The new rule also amends PTE 2020-02, which describes the requirements advisers must follow in order to be compensated for fiduciary advice to a plan. Nelson said that “training is going to be a huge part of it,” to be sure that advisory professionals continue to comply with the rule going forward.

The PTE, in its own words, requires advisers to manage their conflicts with policies that “mitigate Conflicts of Interest to the extent that a reasonable person reviewing the policies and procedures and incentive practices as a whole would conclude that they do not create an incentive for a Financial Institution or Investment Professional to place their interests, or those of any Affiliate or Related Entity, ahead of the interests of the Retirement Investor.”

Ed Wegener, managing director and head of governance, risk and compliance with Oyster Consulting, warned advisers not to take advantage of the distinction between education and recommendation outlined in the rule. He emphasized that employee training should really make this clear “so they don’t inadvertently cross the line.” He said that he suspects DOL will be “keeping a look out for that.”

Another change in the PTE is that an adviser can lose access to the exemption if a foreign affiliate is convicted of a crime. Nelson explained that advisers “will really want to look at their affiliates,” to mitigate this risk because “you may not be allowed to rely on the PTE 2020-02 anymore.”

Unsolicited Rollovers

Nelson said that many members ask about “unsolicited rollovers,” or a rollover where the adviser is approached by a client and does not make specific recommendations to them. He said that “if you’re going to do it, get that documentation,” that the client initiated through the rollover.

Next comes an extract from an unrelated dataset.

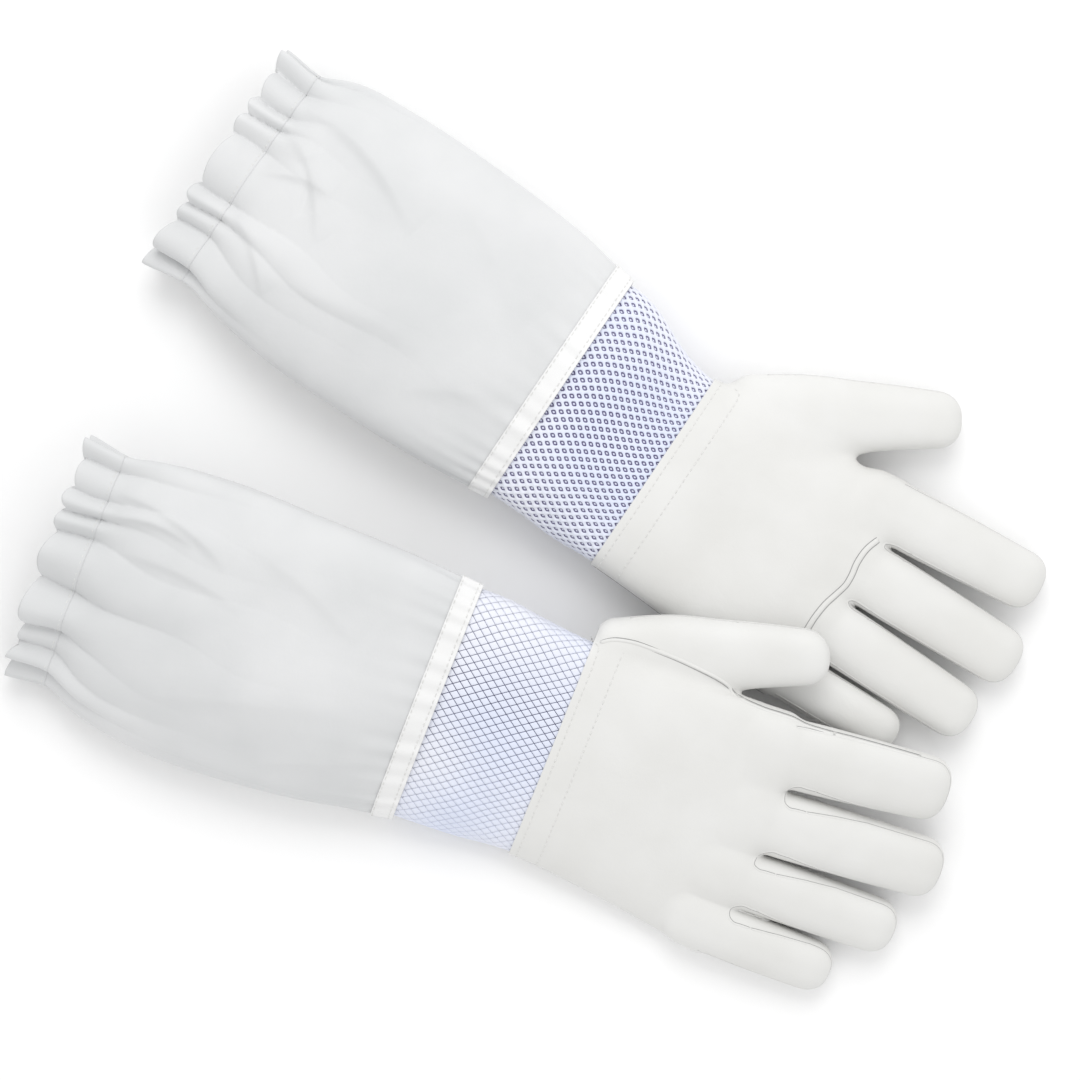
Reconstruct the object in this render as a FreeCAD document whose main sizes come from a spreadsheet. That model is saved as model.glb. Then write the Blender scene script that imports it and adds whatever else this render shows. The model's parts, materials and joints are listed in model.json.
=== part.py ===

Though the rule requires an actual recommendation to be made, the new PTE 2020-02 says that recommending a destination for a rollover would count, and it can be difficult in practice to execute a rollover without also recommending a destination at some point, though conceivably a client could recommend that too, says Jason Roberts, founder and CEO of the Pension Resource Institute, in commentary separate from who did not speak on the webinar.

Parts, though not all of the Retirement Security Rule will go into effect on September 23.